IF…. M = 5, then we have 5 people sharing the first 3 sandwiches (and Carol would be the 5th student who ultimately gets the ENTIRE 4th sandwich to herself – since the other 4 students don’t want any of it).

Thus, Carol received 1/5 of each of the first 3 sandwiches and ALL of the 4th sandwich. This is the equivalent of eating (3)(1/5) + 1 = 1 3/5 sandwiches. The answers are all written as mixed fractions though, so the correct answer will equal 8/5 when M = 5.

While we would normally have to do all of the math to check all 5 answers, several of the them are written in such as way that you can eliminate them by only checking the numerator….

Answer A: The numerator here would be (5+4) = 9… which is NOT 8 (nor a multiple of 8), so this cannot be the answer.

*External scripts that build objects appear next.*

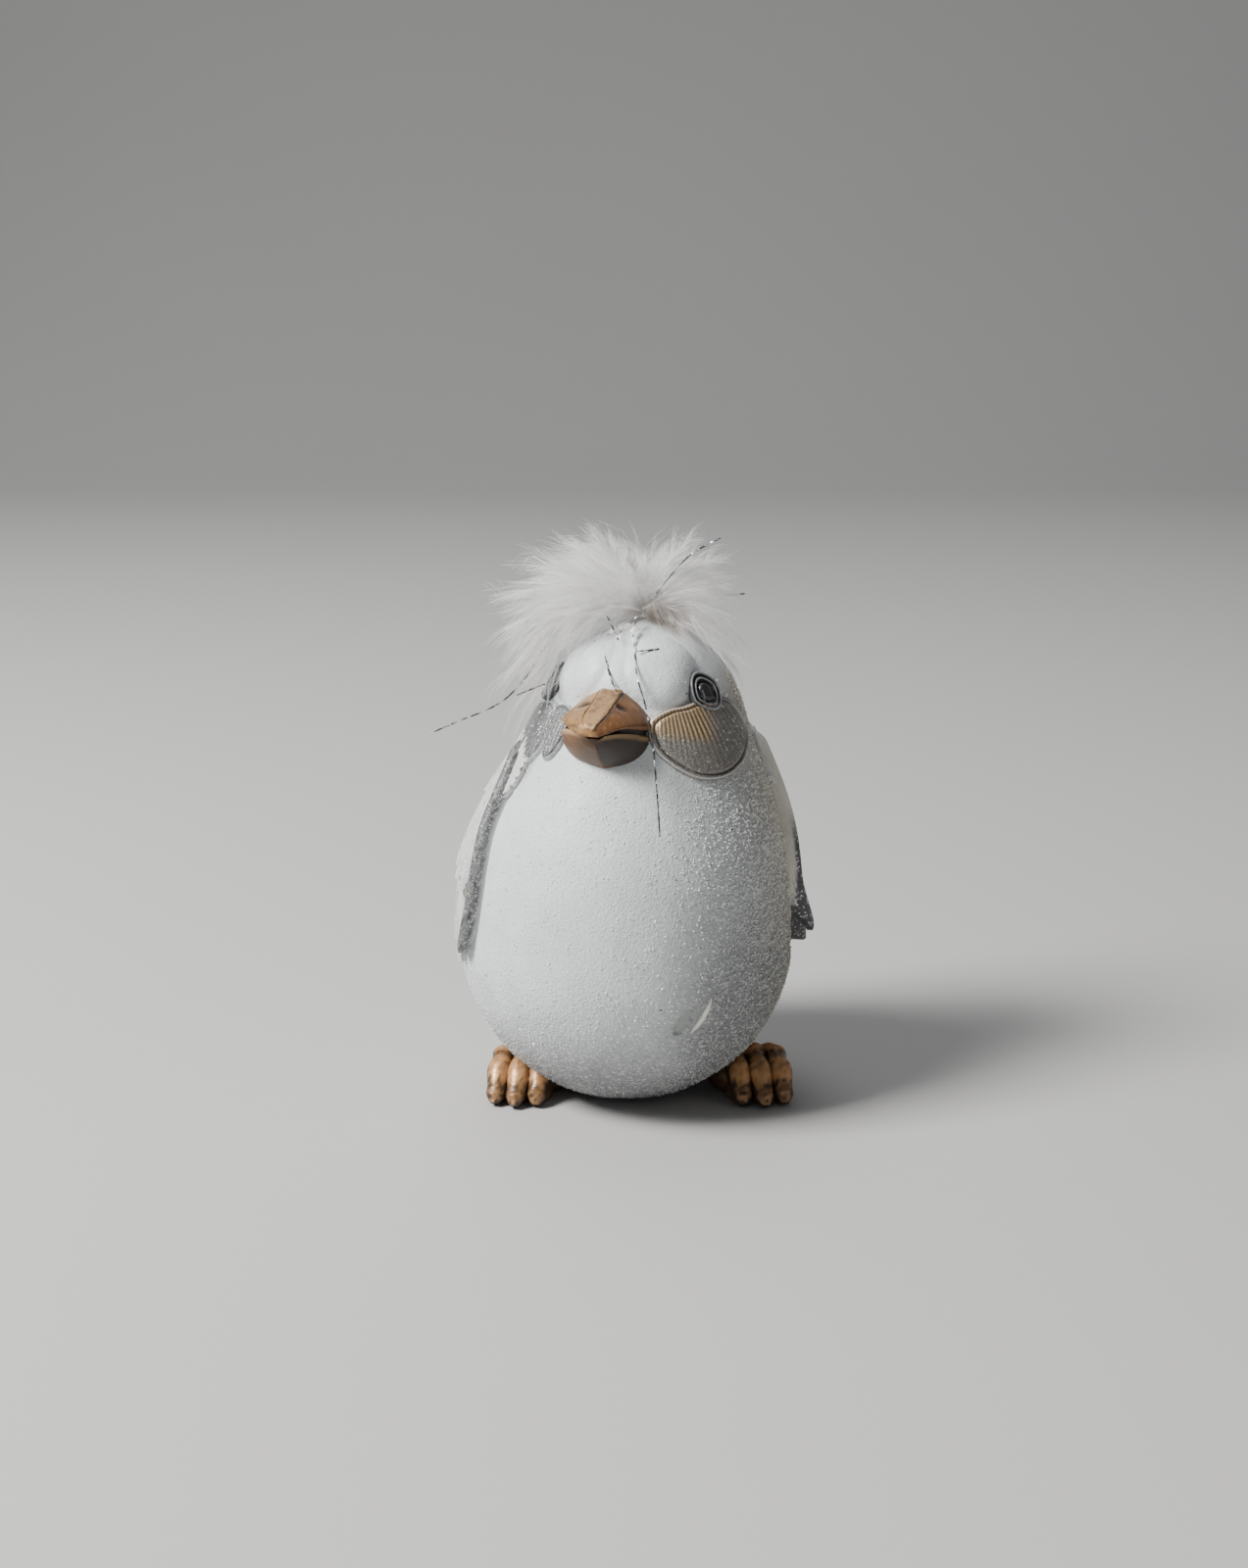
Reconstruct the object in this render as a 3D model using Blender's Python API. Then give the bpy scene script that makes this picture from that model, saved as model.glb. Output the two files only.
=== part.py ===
"""Bird figurine with a feather crest: the construction solids.

Metres, +Z up. The bird stands on z = 0 and faces -Y, and +X is on the viewer's right.
The carving is laid out in model millimetres, which are shares of the figure's height:
FIGURE_HEIGHT is CROWN of them.
"""
import math

import bmesh
import bpy
from mathutils import Matrix, Vector
from mathutils.bvhtree import BVHTree

# Driving sizes, in metres
FIGURE_HEIGHT = 0.110  # underside to crown, without the feathers
PIECE_GAP = 0.0003  # between pieces that touch on the real object
THREAD_WIDTH = 0.00036

# The carving's own scale
CROWN = 110.0
MM = FIGURE_HEIGHT / CROWN

# Body: an egg with a soft neck
BELLY_RADIUS = 37.8
BELLY_HEIGHT = 36.8
NECK_HEIGHT = 86.0
NECK_DEPTH = 0.14
NECK_SPREAD = 18.0
BODY_COLUMNS = 32
BODY_ROWS = 24
BELLY_SHIFT = -0.5
HEAD_SHIFT = 4.0
SHIFT_FROM, SHIFT_TO = 45.0, 100.0

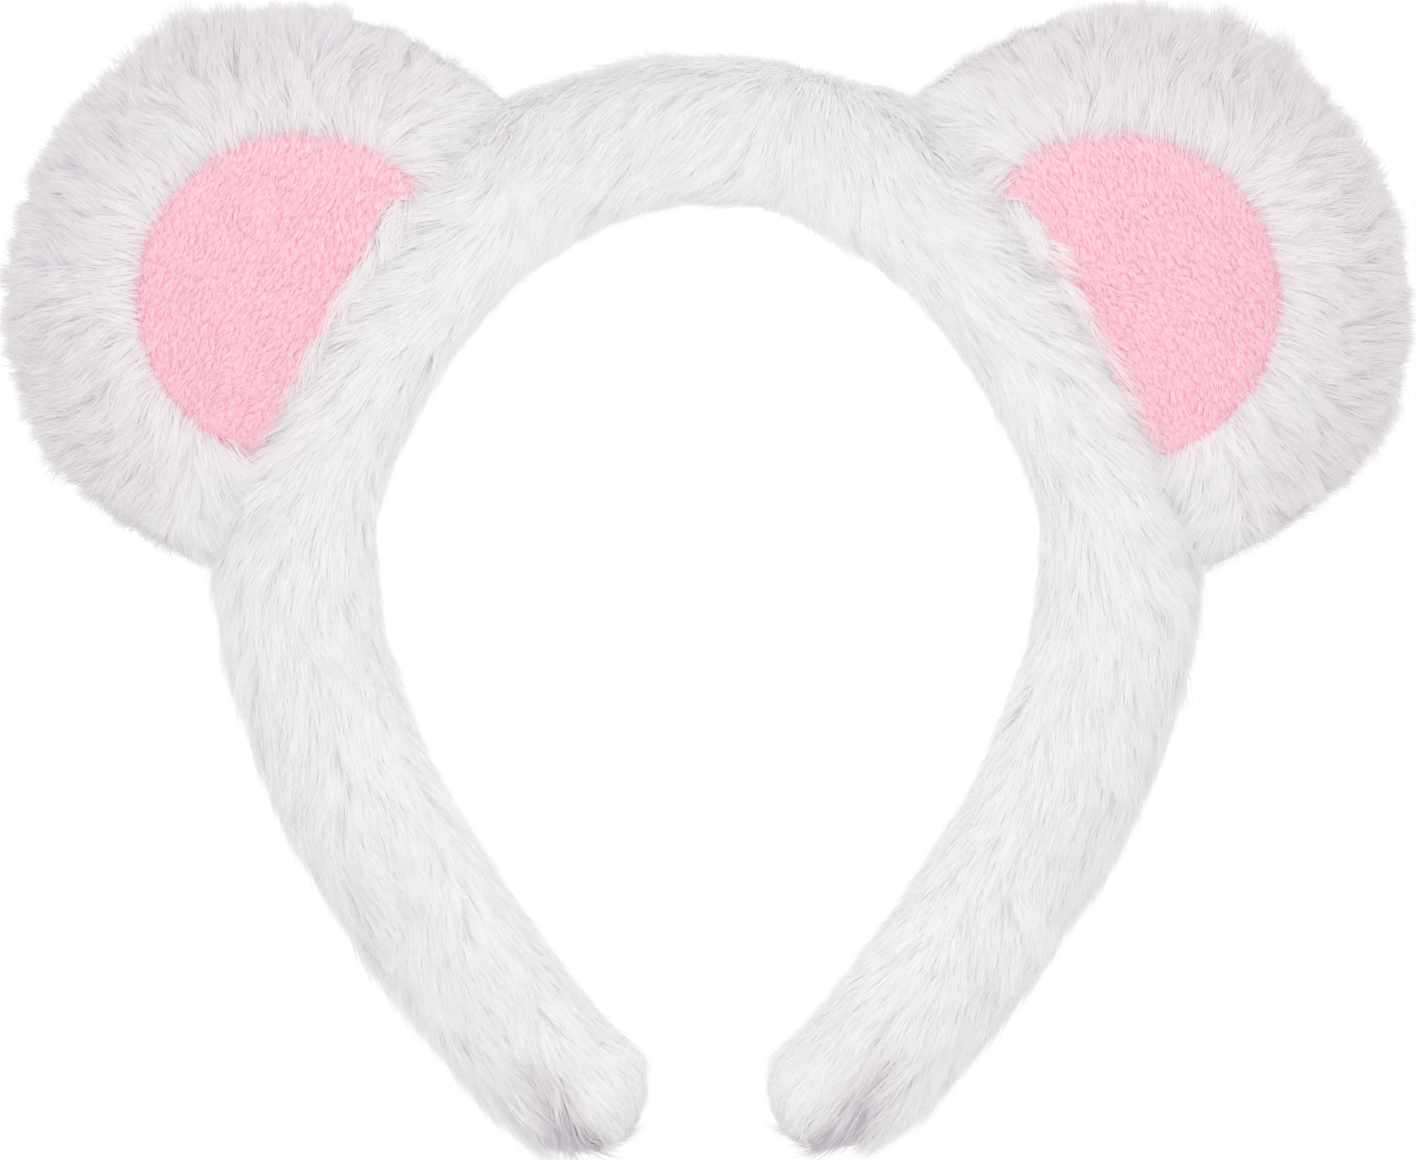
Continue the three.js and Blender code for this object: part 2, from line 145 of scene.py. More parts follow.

Answer B: The numerator here would be (10 – 4) = 6… which is also NOT 8 or a multiple of 8, so this cannot be the answer.

Answer C: The numerator here is (20 – 4) = 16… which is fine. The overall fraction equals 16/5 though, which is NOT a match for what we’re looking for.

Answer D: The numerator here is (20 – 8) = 12, which does not fit what we’re looking for.

Answer E: Here, the numerator is (20 – 12) = 8, which is a match. The overall fraction is 8/5, which is a MATCH for what we are looking for – and since it’s the only one that matches, it MUST be the correct answer.